We Demand an Immediate Ceasefire in the Israeli War on Gaza
The devastation of Gaza in the increasingly desperate and unequal conflict must end. It is not just the witnessing of ever-escalating violence–which has claimed the lives of 11,000 Palestinians, the majority of which are women and children–but the increasingly divisive, dehumanizing culture that has arisen against this backdrop.
We must care for the lives of Palestinians, including their right to live freely and justly on their lands. We must care for the lives of Jewish people who have faced historic persecution, displacement, and growing acts of modern-day antisemitism. We are able to hold both these struggles for self-determination.
To be clear, we condemn the disturbing rise of racist, Islamophobic, and antisemitic acts and rhetoric both abroad and in America. We must also recognize the vested interests of governments and institutions in keeping us divided as they seek to uphold power and control public opinions. This includes the U.S. government which continues to provide diplomatic, financial, and military support to Israel. It is up to us to reject reductive narratives that validate the erasure of one group of people over another. The violent loss of civilian life is always an atrocity and one that must be stopped. This is a time to speak up and not be silent.
So, we say clearly and unequivocally: ceasefire now!
Reports of censorship of those speaking out against the violence in Gaza are a stark reminder that, as Angela Davis proclaims, “freedom is a constant struggle.” It is a struggle that requires solidarity across differences so we can work together to liberate ourselves. Solidarity was heavy on our minds when our Just Future Summit took place last month on October 19 and 20.
Amidst the violence unfolding, we were honored and excited to welcome Linda Sarsour, brilliant Palestinian-American activist, to our mainstage for the Summit’s opening plenary, Centering Joy to Sustain our Movements. Linda gifted us with wisdom gained from her journey fighting for liberation for oppressed people in the US and around the world. She spoke of her love for her people, and her intergenerational commitment to movements against oppression:
“Indigenous people teach us to work for seven generations to come…Everybody wants to get free tomorrow. You’re not gonna be free tomorrow, and it probably won’t be next year and it may be not even in 10 years…I work every day knowing that I may not see a free Palestine in my lifetime. But you better believe I’m going to work for free Palestine because I know my great great grandchildren are going to experience it.”

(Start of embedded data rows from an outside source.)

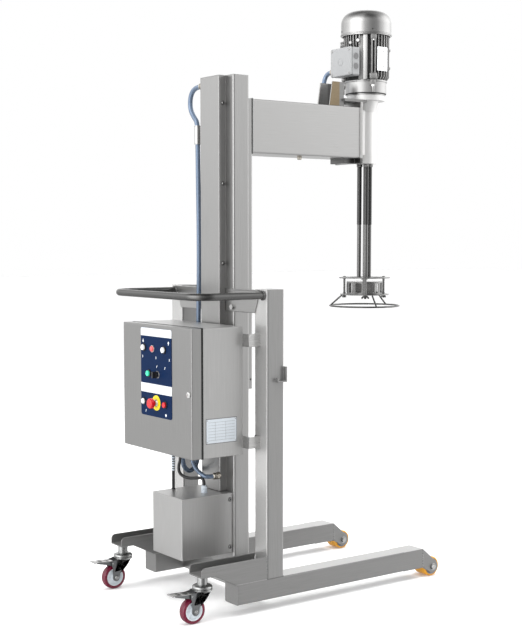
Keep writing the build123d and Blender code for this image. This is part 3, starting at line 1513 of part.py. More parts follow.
build_cross_beam()
for side_name, side_sign in sides:
    build_leg(f"leg_{side_name}", side_sign)
    build_post(f"post_{side_name}", side_sign)
    build_caster(side_name, side_sign)
    build_roller(side_name, side_sign)
build_mast()
build_mast_cover()
build_lower_cover()
build_box_brackets()
build_tie_plates()
build_push_handle()
build_frame_fasteners()
build_actuator()
build_carriage()
build_arm()
build_motor_bracket()
build_bearing_housing()
build_motor()
build_terminal_box()
build_rotor_parts()
build_head_rods()
build_mixing_head()
build_guard_ring()
build_box()
build_door()
build_overlay()
build_collars()
build_button("button_raise", raise_button, button_travel)
build_button("button_lower", lower_button, button_travel)
build_button("button_start", start_button, button_travel)
build_button("button_stop", stop_button, button_travel)
build_lamps()
build_estop()
build_selector()
build_lock()
build_conduits()
build_glands()
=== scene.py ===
"""High shear mixer on its lifting stand: materials, small parts, floor, light and camera.

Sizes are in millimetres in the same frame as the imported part, and turned into metres
when a piece is finished.
"""
from math import cos, pi, radians, sin

import bmesh
import bpy
from mathutils import Matrix, Vector


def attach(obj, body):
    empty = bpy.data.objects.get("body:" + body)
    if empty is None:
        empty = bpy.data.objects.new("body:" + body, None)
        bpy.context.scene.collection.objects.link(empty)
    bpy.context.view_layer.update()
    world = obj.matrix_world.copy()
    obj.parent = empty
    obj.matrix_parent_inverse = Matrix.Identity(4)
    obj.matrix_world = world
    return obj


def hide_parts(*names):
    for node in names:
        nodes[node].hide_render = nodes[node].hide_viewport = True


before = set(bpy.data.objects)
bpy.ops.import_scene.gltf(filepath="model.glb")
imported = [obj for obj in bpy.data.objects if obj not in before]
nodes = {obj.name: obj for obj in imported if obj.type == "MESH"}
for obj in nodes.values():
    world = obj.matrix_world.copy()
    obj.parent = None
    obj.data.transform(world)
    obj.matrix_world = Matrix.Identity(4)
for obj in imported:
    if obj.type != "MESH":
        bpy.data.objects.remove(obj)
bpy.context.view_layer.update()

MM = 0.001
SIDES = (("near", -1), ("far", 1))
MIXER = (524.0, 0.0)
LEG_Y = 301.0
UP = Vector((0, 0, 1))
HOSE_SIDES = 20


# Materials
def graph(name):
    """A new node material with its tree and its Principled shader."""
    material = bpy.data.materials.new(name)
    material.use_nodes = True
    tree = material.node_tree
    return material, tree, tree.nodes["Principled BSDF"]


def place(tree, scale=(1, 1, 1)):
    """Object coordinates, in metres, scaled for each axis."""
    coordinates = tree.nodes.new("ShaderNodeTexCoord")
    mapping = tree.nodes.new("ShaderNodeMapping")
    mapping.inputs["Scale"].default_value = scale
    tree.links.new(coordinates.outputs["Object"], mapping.inputs["Vector"])
    return mapping.outputs["Vector"]


def noise(tree, scale, detail=3.0):
    """Noise with so many waves per metre: one number for all axes, or one for each."""
    waves = scale if isinstance(scale, (list, tuple)) else (scale,) * 3
    texture = tree.nodes.new("ShaderNodeTexNoise")
    texture.inputs["Scale"].default_value = 1.0
    texture.inputs["Detail"].default_value = detail
    tree.links.new(place(tree, waves), texture.inputs["Vector"])
    return texture.outputs["Fac"]


def spread(tree, value, low, high, start=0.3, end=0.7):
    """A value between start and end turned into one between low and high."""
    node = tree.nodes.new("ShaderNodeMapRange")
    node.inputs["From Min"].default_value = start
    node.inputs["From Max"].default_value = end
    node.inputs["To Min"].default_value = low
    node.inputs["To Max"].default_value = high
    tree.links.new(value, node.inputs["Value"])
    return node.outputs["Result"]


def blend_colours(tree, factor, first, second):
    """Mix of two colours; each is a colour or the socket of one."""
    node = tree.nodes.new("ShaderNodeMix")
    node.data_type = "RGBA"
    for value, socket in ((factor, node.inputs[0]), (first, node.inputs[6]), (second, node.inputs[7])):
        if isinstance(value, bpy.types.NodeSocket):
            tree.links.new(value, socket)
        else:
            socket.default_value = value if isinstance(value, float) else (*value, 1.0)
    return node.outputs[2]


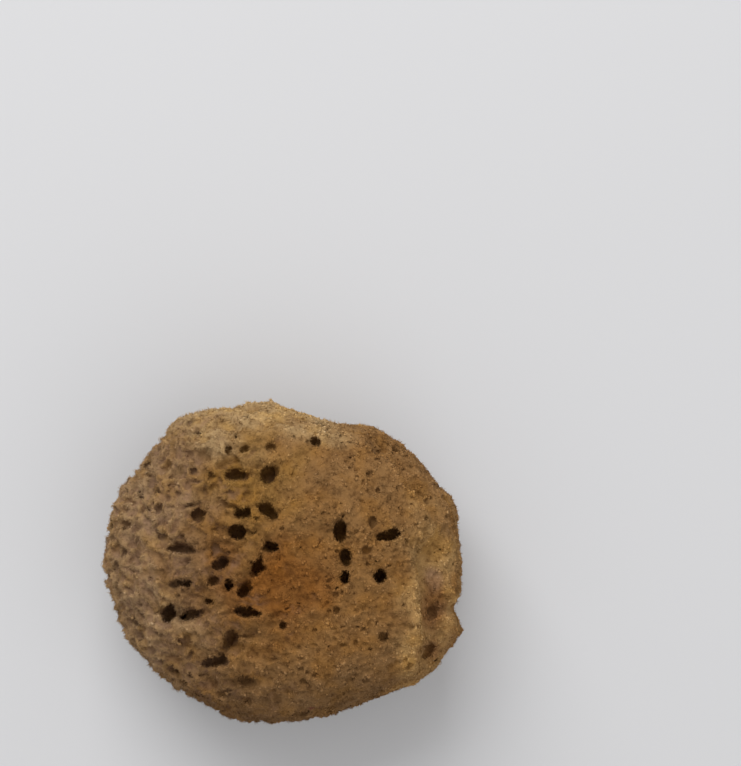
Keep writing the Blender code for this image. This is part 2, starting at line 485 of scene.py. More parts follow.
@dataclass(frozen=True)
class Pores:
    """Round holes strewn over the skin."""

    spacing: float
    radius: float
    spread: float
    depth: float
    soften: float = 0.25

    def carved(self, solid: Wire, inside: Wire, place: Wire) -> Wire:
        """Takes the pores out of the solid.

        Args:
            solid: How far inside the solid each place is.
            inside: How far under the plain form's skin it is.
            place: Where the pores are looked for.

        Returns:
            How far inside what is left each place is.
        """
        distance, own = seeds(place, self.spacing)
        wall = distance - ((own - 0.5) * (2 * self.spread) + self.radius)
        return solid.below(wall.above(inside - self.depth), self.soften)


@dataclass(frozen=True)
class Mouth:
    """One open pore in the upper face: its middle and half sizes seen from above, its turn and its depth."""

    middle: Pair
    reach: Pair
    degrees: float = 0.0
    depth: float = 2.8
    soften: float = 0.3

    def carved(self, solid: Wire, inside: Wire, place: Wire) -> Wire:
        """Takes the pore out of the solid.

        Args:
            solid: How far inside the solid each place is.
            inside: How far under the plain form's skin it is.
            place: Where the pore is looked for.

        Returns:
            How far inside what is left each place is.
        """
        along, up = self.reach
        cos, sin = math.cos(math.radians(self.degrees)), math.sin(math.radians(self.degrees))
        away = place.vector("SUBTRACT", (*self.middle, 0.0))
        first = away.number("DOT_PRODUCT", (cos / along, sin / along, 0.0))
        second = away.number("DOT_PRODUCT", (-sin / up, cos / up, 0.0))
        wall = ((first * first + second * second).maths("SQRT") - 1.0) * min(along, up)
        return solid.below(wall.above(inside - self.depth), self.soften)


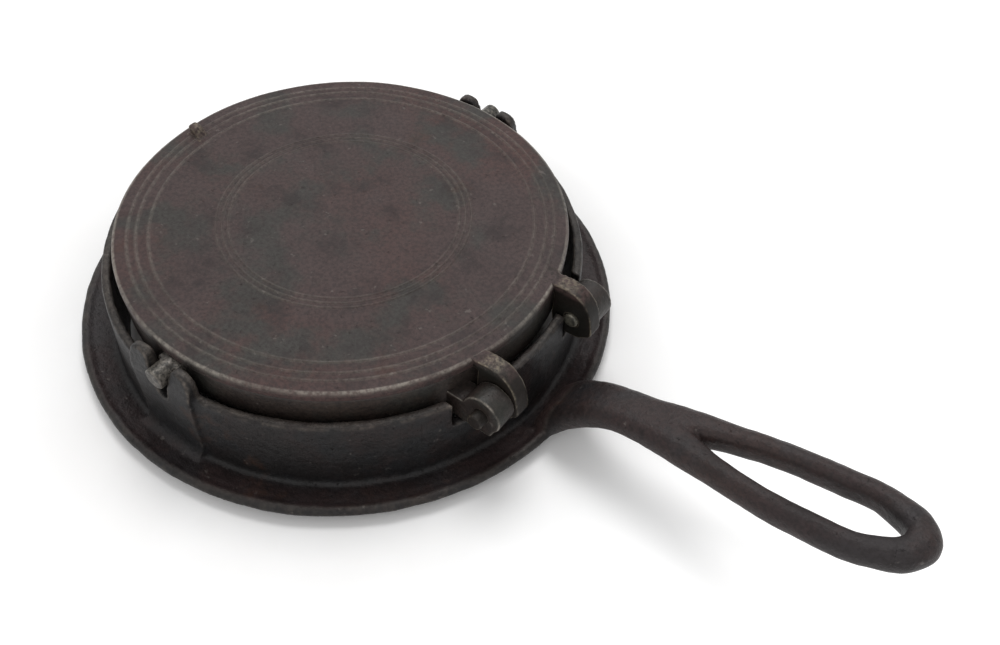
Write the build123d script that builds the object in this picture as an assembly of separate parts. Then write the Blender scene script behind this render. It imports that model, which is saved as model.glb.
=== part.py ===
from build123d import *
import math
import os

# Stovetop waffle iron in cast iron: a ring base with a loop handle carries two hinged waffle plates,
# which open like a book and turn over together on two trunnions.
# Millimetres, +Z up. The origin is on the axis of the ring, level with its foot.
# The handle points along +X. The hinge pins and the trunnions lie along Y.

# Waffle plates
plate_radius = 95.0
seam_height = 47.0              # top of the lower plate's rim
seam_gap = 0.3
lower_plate_depth = 16.0        # from the seam to the underside
upper_plate_thickness = 4.5     # from the seam to the top face
upper_rim_setback = 0.3         # how far the upper rim lies inside the lower one
rim_width = 4.5                 # flat land where the plates meet
pan_draft = 1.5                 # how much narrower the pan is at its floor
plate_skin = 3.5                # metal behind the studs
seam_edge = 1.2                 # chamfer of both rims at the seam
top_edge = 1.6                  # chamfer of the upper plate's top edge
under_edge = 2.4                # chamfer of the lower plate's underside

# Waffle studs
stud_pitch = 13.5
stud_base = 7.5
stud_height = 6.0
stud_taper = 8.0                # degrees on each flank
stud_margin = 5.0               # least distance from a stud to the rim land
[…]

Her words rang true for me and my colleagues at Greenlining, where we are fighting for a future not yet realized–one where communities of color thrive. In our work, we know that a crucial part of maintaining the “ongoing struggle” we are fighting is solidarity. We know we must hold each other as we fight against unjust systems that seek to divide us. Systems rooted in racism, xenophobia, and white supremacy created the problems we seek to remedy in our advocacy. So we will not look away in the face of systemic oppression. We never have and we never will. And we can not deny the way these societal systems have and continue to shape what is happening to Palestinians on their land.
There are those who want us to grow weary and desensitized to the unjust brutality of a people. Weary so we will not stand in solidarity and demand peace and recovery in a complete ceasefire. We are even more resolute in our demands for humanity against those who seek land, power, and control–both domestic and abroad.
We must find humanity and commit to each other in this moment–and hold the grief, heartbreak, and desperation–so we can move together to demand peace.